The other night my wife and I were getting ready for bed and she told me I had left the back slider unlocked after taking out the dogs. I’ve also locked her out by mistake out of a reflex to lock the door behind me but she wasn’t outside this time and I just forgot to lock behind me. I told her that maybe I was just subconsciously thinking to not lock her out again and then said that I guess I really had no way to be right sometimes. This was really just a reaction to bigger feelings I have been having as I am constantly told how I don’t do things the way she wants them or I’ve forgotten something. We are very different about this because I tend to not sweat the small stuff but she sweats everything. I hate how messy her nightstand is, but it’s not worth bringing up because it’s small in my eyes. I’m told that I left a cupboard open or I didn’t put the toothpaste back right…usually small things, but hearing it all day makes me feel like a burden instead of a help.

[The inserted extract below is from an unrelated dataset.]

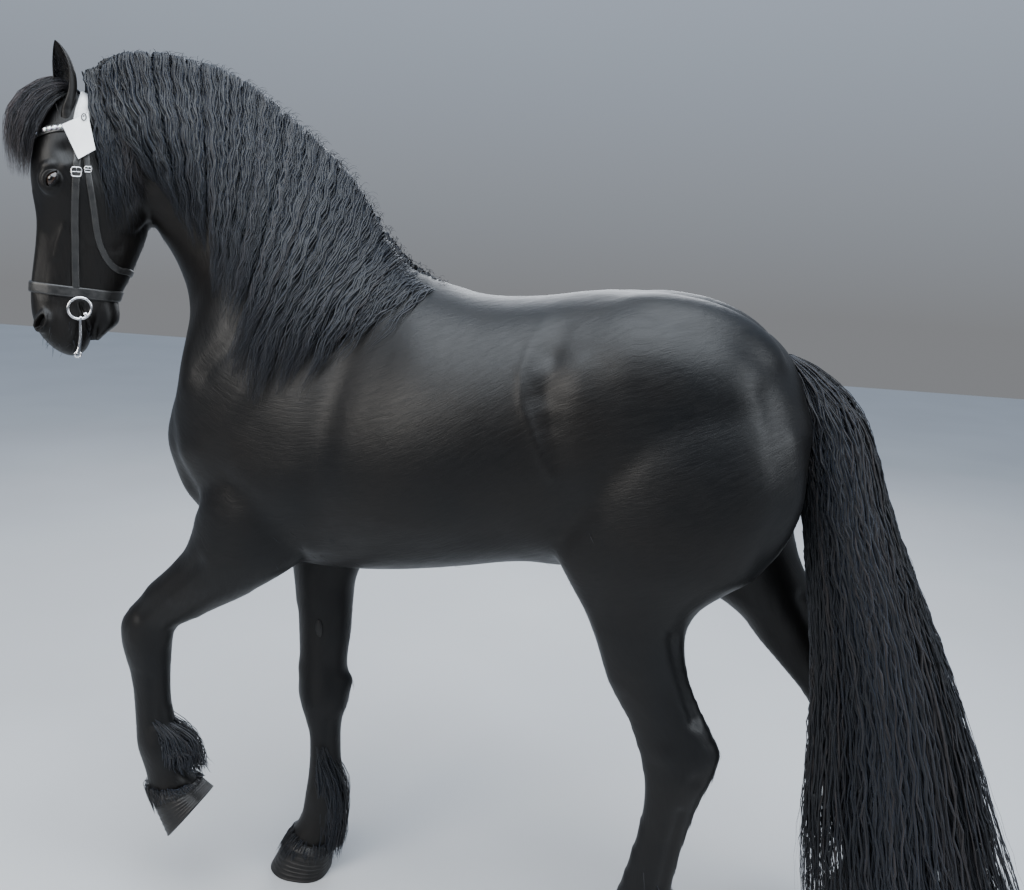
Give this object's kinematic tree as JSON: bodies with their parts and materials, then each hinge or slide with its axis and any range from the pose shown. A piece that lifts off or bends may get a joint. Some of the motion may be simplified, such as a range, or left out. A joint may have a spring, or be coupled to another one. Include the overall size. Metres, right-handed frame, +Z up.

Anyway, my comment was met with a response saying, “ do you know how infantile that sounds? You’re an executive dealing with shit all day and you get upset over this?” End of discussion-I shut down. Why didn’t she ask why I felt this way instead of dismissing me? She gets crazy emotional over stuff that I find absurd, but I still listen.
I think I do a lot for our family. Her adult kids get to live with us in a beautiful home and she gets to stay home and not work, but that seemingly goes unappreciated and that’s the bigger issue for me. Like why are you hassling me over this? Maybe I am just a child who she says she has to walk on eggshells around?